Barclays Sees $15-$25 Barrel Downside If Manufacturing Activity Slows
Barclays: slowdown in global manufacturing activity could lead to increased downside for crude prices.
Barclays sees an estimated decline in Russia’s liquids output of 700,000 bpd from Q4 2023 to Q4 2024.
Barclays also isn’t writing off a potential boost in demand from China’s reopening.
Barclays cautioned on Tuesday that we could see a $15-$25 barrel downside risk for crude oil prices compared to its current forecast of $98 per barrel, according to Reuters.
In a recent note, Barclays linked that downside risk to a possible continued slowdown in global manufacturing activity. “Given the challenging macroeconomic backdrop (we) highlight $15-25/barrel of downside to our forecast if the slump in global manufacturing activity worsens similar to the 2008-09 episode,” Barclays said, adding that it “would imply 1-2 million barrels per day downside to our demand estimates.”
The bank said it remained “constructive” on oil prices, pointing to slowing U.S. output growth, market responses from OPEC+, and sanctions taking Russian crude supply off the market. Still, “the cyclical demand trends are pointing south for oil,” Barclays said.
Barclays sees an estimated decline in Russia’s liquids output of 700,000 bpd from Q4 2023 to Q4 2024.

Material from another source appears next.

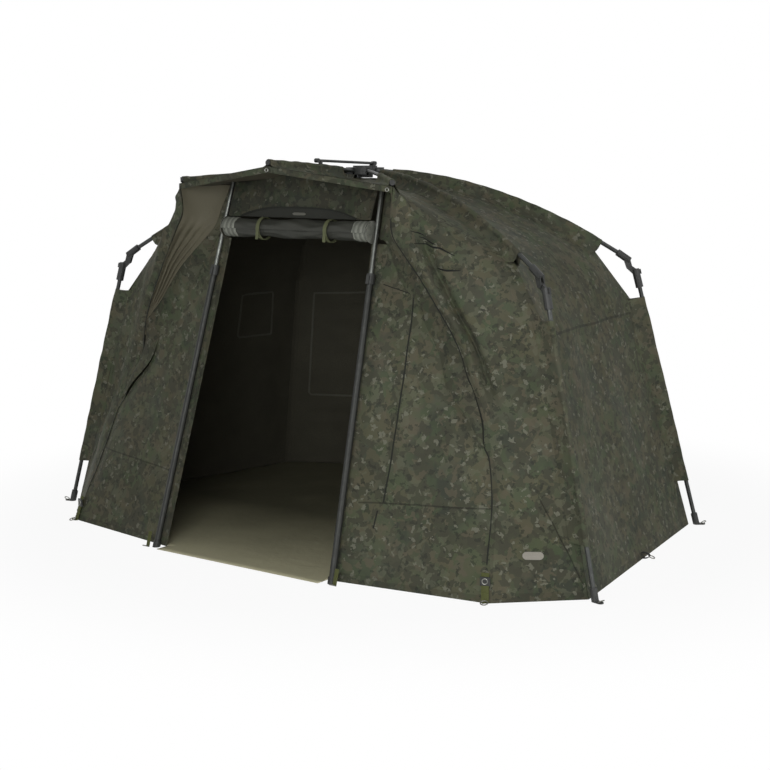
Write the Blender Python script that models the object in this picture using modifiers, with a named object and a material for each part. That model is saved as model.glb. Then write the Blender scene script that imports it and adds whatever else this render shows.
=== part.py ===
"""Bivvy tent with an outside frame of five sprung ribs on folding legs.

The shell hangs under the ribs, three peak arms hold a hood over the door, and
the door is rolled up between two telescopic poles. Lengths are in metres. +Z is
up, the door faces -Y, and the origin is on the ground at the middle of the tent.
"""

import math

import bmesh
import bpy
from mathutils import Matrix, Vector

for leftover in list(bpy.data.objects):
    bpy.data.objects.remove(leftover, do_unlink=True)

# Gaps
GAP = 0.0003  # between pieces that touch
RUNNING_GAP = 0.0005  # between pieces that slide or turn in each other
OVERRUN = 0.004  # how far a cutter runs past a face
WELD = 0.00002  # corners closer than this are one corner

# Frame, as reaches from the hub's upright axis and heights above the ground
HUB_HEIGHT = 1.365
ELBOW_REACH = 1.022
ELBOW_HEIGHT = 1.015
FOOT_REACH = 1.290
FIRST_RIB_ANGLE = math.radians(-18)
RIB_SPACING = math.radians(54)
RIB_PLACES = ("front_right", "rear_right", "rear", "rear_left", "front_left")

# Peak, as distances from the hub's axis and from its height
TIP_HALF_WIDTH = 0.485
TIP_FORWARD = 0.492
TIP_DROP = 0.032
NOSE_FORWARD = 0.563
NOSE_RISE = 0.033
ARM_RISE = 0.005

# Plan and heights of the front
DOOR_FORWARD = 0.735
DOOR_HALF_WIDTH = 0.410
CORNER_HALF_WIDTH = 0.952
CORNER_FORWARD = 0.625
MERGE_HALF_WIDTH = 0.848
MERGE_FORWARD = 0.478
MERGE_HEIGHT = 0.480
EDGE_BAY = 0.045  # how far the shell's edge draws back between tip and merge
SHEET_FORWARD = 0.768

# Tubes
RIB_RADIUS = 0.008
LEG_RADIUS = 0.008
ARM_RADIUS = 0.007
TUBE_SIDES = 10
TUBE_BEVEL_RESOLUTION = 2
RIB_STEPS = 9
ARM_STEPS = 5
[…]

The forecast comes as the EIA published a new 2023 Brent crude forecast as well. The Energy Information Administration estimates that the average price for Brent crude oil will be $83.10 per barrel this year—down from $100.94 per barrel last year, the latest edition of its Short Term Energy Outlook published on Tuesday shows.
While highlighting the potential downside risk, Barclays also isn’t writing off a potential boost in demand from China’s reopening, given the complete shift way from its previous zero-Covid response. Barclays is forecasting China’s oil demand to increase by 1.1 million bpd this year.
Barclays lowered its Brent crude oil price forecast for 2022 and 2023 last October to $100 and $98 per barrel, respectively, due to an expectation of slowing growth in oil demand—this followed a previous downward revision in August to $103 per barrel for both years.